» **What is needed**: Output a verbatim copy of the data, cut off after the line that contains "blade's metal, which".
####################
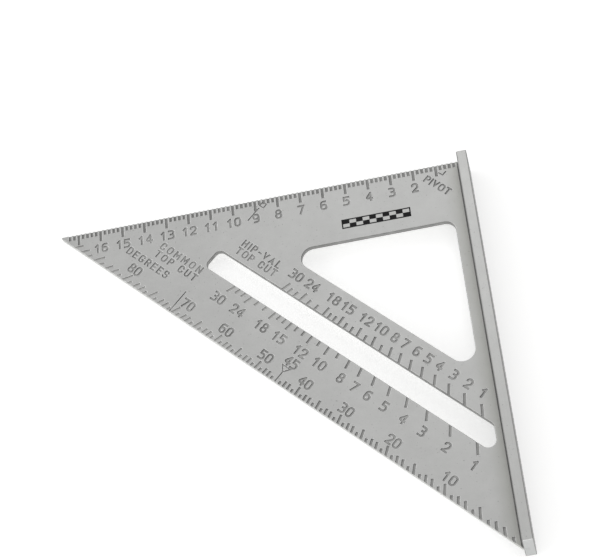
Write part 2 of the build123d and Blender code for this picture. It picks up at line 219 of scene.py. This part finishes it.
class Blade(Aluminium):
    """The blade's metal, which changes with the place on it and the depth below its top face."""

    def __init__(self):
        super().__init__("blade_cast_aluminium", (0.62, 0.622, 0.612, 1), 0.45 * MM)
        self.reach = self.math("ADD", self.x, self.y)
        below = self.math("SUBTRACT", BLADE_TOP, self.z)
        above_underside = self.remap(below, TICK_DEPTH + 0.30 * MM, TICK_DEPTH + 0.10 * MM)
        self.sunk = self.remap(below, 0.05 * MM, 0.12 * MM)
        self.marks = self.times(self.sunk, above_underside)
        # the ticks are cut deeper than the letters
        on_tick_floor = self.remap(below, LETTER_DEPTH + 0.04 * MM, TICK_DEPTH - 0.03 * MM)
        self.ticks = self.times(on_tick_floor, above_underside)
        self.by_ruler = self.remap(self.y, -RULER_TICKS - 0.2 * MM, -RULER_TICKS + 0.2 * MM)
        towards_fence = self.math("DIVIDE", self.math("SUBTRACT", self.y, self.x), self.reach)
        self.tipward = self.remap(towards_fence, 0.15, -0.30, smooth=True)

    def from_slant(self, far, near):
        """1 nearer to the slanted edge than near and 0 beyond far, both in x + y."""
        return self.remap(self.reach, SLANT_REACH + far, SLANT_REACH + near)

    def shade_beside_fence(self):
        """Painted shade in the corner beside the fence: a little duller and warmer."""
        shaded_corner = self.remap(self.x, -9 * MM, 0, smooth=True)
        self.blend_in(self.times(shaded_corner, 0.55), (0.475, 0.478, 0.435, 1))

    def rim_highlights(self):
        """The rims of marks and openings are painted brightest, as rubbed metal and painted highlight;
        the blade's outline hardly.
        """
        by_ruler_edge = self.remap(self.y, RULER_EDGE - 0.75 * MM, RULER_EDGE - 0.55 * MM)
        outline = self.math("MAXIMUM", by_ruler_edge, self.from_slant(1.05 * MM, 0.80 * MM))
        shine = self.remap(outline, 0.0, 1.0, 0.9, 0.15)
        self.blend_in(self.times(self.edge, self.rest(self.sunk), shine), WEAR_AND_HIGHLIGHT)

    def floors(self):
        """The marks' floors get the cast skin's tone and painted shade; the ruler's ticks are the
        darkest, and those on the rays are painted paler past 45 degrees, where the light runs along
        them.
        """
        self.blend_in(self.times(self.marks, 0.85), self.skin(0.32, 0.54))
        on_rays = self.mix(self.tipward, self.skin(0.43, 0.51), self.skin(0.60, 0.66))
        self.blend_in(self.ticks, self.mix(self.by_ruler, on_rays, self.skin(0.33, 0.42)))

    def shade_share(self):
        """Where walls and corners get painted shade: 0 on the slanted edge and low on the paled ticks'
        walls, 1 elsewhere.
        """
        off_slot = self.math("ABSOLUTE", self.math("SUBTRACT", self.reach, SLOT_REACH))
        past_side = self.remap(off_slot, SLOT_SIDE + 0.2 * MM, SLOT_SIDE + 0.4 * MM)
        by_slot = self.times(past_side, self.remap(off_slot, SLOT_TICKS + 0.5 * MM, SLOT_TICKS))
        by_slant = self.from_slant(SLANT_TICKS + 0.4 * MM, SLANT_TICKS)
        among_ticks = self.math("MAXIMUM", by_slot, by_slant)
        pale = self.times(among_ticks, self.rest(self.by_ruler), self.tipward)
        unshaded = self.math("MAXIMUM", self.from_slant(0.35 * MM, 0.15 * MM), self.times(pale, 0.75))
        return self.rest(unshaded)

    def mark_shade(self):
        """Painted shade in the marks' corners, uneven, and more on the side that faces away from the
        light.
        """
        speckle = self.remap(self.noise(scale=1400, detail=2), 0.38, 0.58, 0.55, 1.0, smooth=True)
        lean = self.add("ShaderNodeSeparateXYZ", {0: self.rounded}).outputs["X"]
        shaded_side = self.remap(lean, -0.15, 0.15, 0.15, 1.0)
        shaded_corner = self.remap(self.same, 0.9999, 0.96, smooth=True)
        less_on_ticks = self.remap(self.ticks, 0.0, 1.0, 1.0, 0.45)
        return self.times(shaded_corner, self.marks, speckle, shaded_side, less_on_ticks)

    def sawn_tongue(self):
        """The end of the tongue is sawn off flush with the fence's end."""
        self.blend_in(self.remap(self.x, -0.05 * MM, 0.05 * MM), (0.50, 0.51, 0.505, 1))


def blade_material():
    blade = Blade()
    blade.shade_beside_fence()
    blade.rim_highlights()
    blade.floors()
    shade_share = blade.shade_share()
    # painted shade on the upright walls of marks and openings
    blade.blend_in(blade.times(blade.upright(), shade_share, 0.8), blade.skin(0.17, 0.27))
    # painted shade in the marks' corners, darker on their shadow side
    blade.blend_in(blade.times(blade.mark_shade(), shade_share), PAINTED_SHADE)
    blade.sawn_tongue()
    rough = blade.remap(blade.grain, 0.3, 0.7, 0.42, 0.52)
    return blade.finish(blade.math("ADD", rough, blade.times(blade.marks, 0.12)))


def fence_material():
    n = Aluminium("fence_cast_aluminium", (0.60, 0.602, 0.590, 1), 0.3 * MM)
    streaks = n.noise(scale=1.0, detail=2, vector=n.stretched(ALONG_FENCE))
    n.blend_in(n.remap(streaks, 0.35, 0.7, 0.0, 0.14), (0.85, 0.85, 0.84, 1))
    # the edges are painted bright as rubbed metal and painted highlight; the long sides are painted dark
    # in the cast skin's tone, as painted shade; the sawn ends are bright
    n.blend_in(n.times(n.edge, 0.4), WEAR_AND_HIGHLIGHT)
    sides = n.remap(n.math("ABSOLUTE", n.facing_x), 0.2, 0.6, smooth=True)
    n.blend_in(n.times(sides, 0.85), n.skin(0.18, 0.23))
    ends = n.remap(n.math("ABSOLUTE", n.facing_y), 0.90, 0.97, smooth=True)
    n.blend_in(n.times(ends, 0.8), (0.49, 0.50, 0.495, 1))
    return n.finish(n.remap(streaks, 0.3, 0.7, 0.38, 0.48))


def ink_material():
    """Matte black pad print, a little worn."""
    n = Nodes("black_print")
    wear = n.noise(scale=900, detail=4, roughness=0.7)
    colour = n.mix(n.remap(wear, 0.60, 0.75, 0.0, 0.5), (0.005, 0.005, 0.006, 1), (0.05, 0.05, 0.05, 1))
    n.feed(n.shader, "Base Color", colour)
    n.feed(n.shader, "Roughness", n.remap(wear, 0.3, 0.7, 0.5, 0.7))
    n.feed(n.shader, "Normal", n.bump(wear, 0.01 * MM, 0.4))
    n.shader.inputs["Specular IOR Level"].default_value = 0.25
    return n.material


def table_material():
    n = Nodes("pale_table")
    tone = n.noise(scale=6, detail=3)
    colour = n.mix(n.remap(tone, 0.3, 0.7), (0.90, 0.90, 0.895, 1), (0.92, 0.92, 0.915, 1))
    n.feed(n.shader, "Base Color", colour)
    n.shader.inputs["Roughness"].default_value = 0.8
    n.shader.inputs["Emission Color"].default_value = (1, 1, 1, 1)
    n.shader.inputs["Emission Strength"].default_value = TABLE_GLOW
    return n.material


for node, material in (("blade", blade_material()), ("fence", fence_material())):
    mesh = frame["nodes"][node].data
    mesh.materials.clear()
    mesh.materials.append(material)


# ---------------------------------------------------------------- the printed gauge bar
def prism(bm, low, high):
    """A closed box between two corners."""
    size = high - low
    place = Matrix.Translation((low + high) / 2) @ Matrix.Diagonal((*size, 1))
    bmesh.ops.create_cube(bm, size=1.0, matrix=place)


def gauge_bar():
    """A plain two-row checkered bar in a frame, printed on the blade beside the ruler."""
    length, height, line, film = 30 * MM, 4.6 * MM, 0.55 * MM, 0.03 * MM
    cells = 10
    left, low = -53.3 * MM, -22.4 * MM
    right, high = left + length, low + height
    z0, z1 = BLADE_TOP, BLADE_TOP + film
    bm = bmesh.new()
    prism(bm, Vector((left, low, z0)), Vector((right, low + line, z1)))
    prism(bm, Vector((left, high - line, z0)), Vector((right, high, z1)))
    prism(bm, Vector((left, low, z0)), Vector((left + line, high, z1)))
    prism(bm, Vector((right - line, low, z0)), Vector((right, high, z1)))
    cell = (length - 2 * line) / cells
    middle = (low + high) / 2
    for i in range(cells):
        x = left + line + i * cell
        y0, y1 = (low + line, middle) if i % 2 else (middle, high - line)
        prism(bm, Vector((x, y0, z0)), Vector((x + cell, y1, z1)))
    mesh = bpy.data.meshes.new("gauge_bar")
    bm.to_mesh(mesh)
    bm.free()
    bar = bpy.data.objects.new("gauge_bar", mesh)
    bpy.context.scene.collection.objects.link(bar)
    bar.data.materials.append(ink_material())
    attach(bar, "root")


gauge_bar()


# ---------------------------------------------------------------- table, light and camera
def table():
    """The table top: it carries the fence's lower edge and the blade's tip."""
    foot = Vector((FENCE_LOW.x, 0, FENCE_LOW.z))
    tip = Vector((BLADE_LOW.x, 0, BLADE_LOW.z))
    along = (foot - tip).normalized()
    normal = along.cross(Vector((0, 1, 0)))
    bpy.ops.mesh.primitive_plane_add(size=TABLE_SIZE, location=foot)
    top = bpy.context.object
    top.name = "table_top"
    top.rotation_mode = "QUATERNION"
    top.rotation_quaternion = normal.to_track_quat("Z", "Y")
    top.data.materials.append(table_material())


def softbox(name, place, size, power):
    """A soft rectangular light that faces the object."""
    data = bpy.data.lights.new(name, "AREA")
    data.shape = "RECTANGLE"
    data.size, data.size_y = size
    data.energy = power
    lamp = bpy.data.objects.new(name, data)
    lamp.location = place
    lamp.rotation_mode = "QUATERNION"
    lamp.rotation_quaternion = (Vector(place) - CAMERA_TARGET).to_track_quat("Z", "Y")
    bpy.context.scene.collection.objects.link(lamp)


def world():
    sky = bpy.data.worlds.new("studio")
    bpy.context.scene.world = sky
    sky.use_nodes = True
    background = sky.node_tree.nodes["Background"]
    background.inputs["Color"].default_value = (1, 1, 1, 1)
    background.inputs["Strength"].default_value = SKY_STRENGTH


def camera():
    data = bpy.data.cameras.new("camera")
    data.lens, data.sensor_width = LENS, SENSOR
    eye = bpy.data.objects.new("camera", data)
    look = (CAMERA_TARGET - CAMERA_PLACE).to_track_quat("-Z", "Y").to_matrix()
    turn = Matrix.Rotation(radians(-CAMERA_ROLL), 3, "Z")
    eye.matrix_world = Matrix.Translation(CAMERA_PLACE) @ (look @ turn).to_4x4()
    bpy.context.scene.collection.objects.link(eye)
    bpy.context.scene.camera = eye


table()
world()
for lamp in SOFTBOXES:
    softbox(*lamp)
camera()
bpy.context.scene.view_settings.view_transform = "Standard"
####################
» **Written solution**:
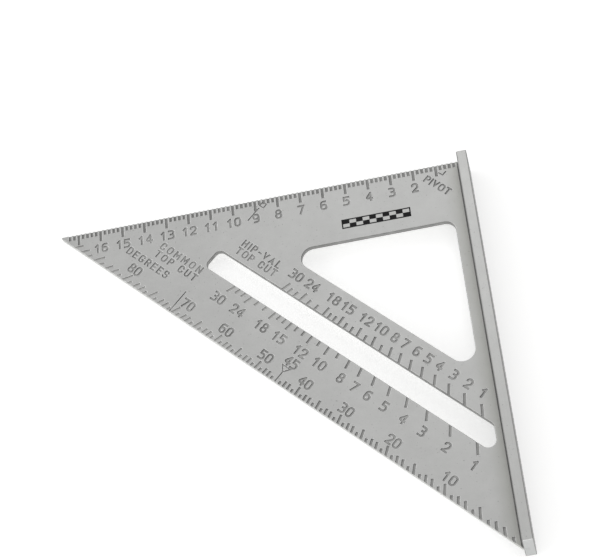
Write part 2 of the build123d and Blender code for this picture. It picks up at line 219 of scene.py. This part finishes it.
class Blade(Aluminium):
    """The blade's metal, which changes with the place on it and the depth below its top face."""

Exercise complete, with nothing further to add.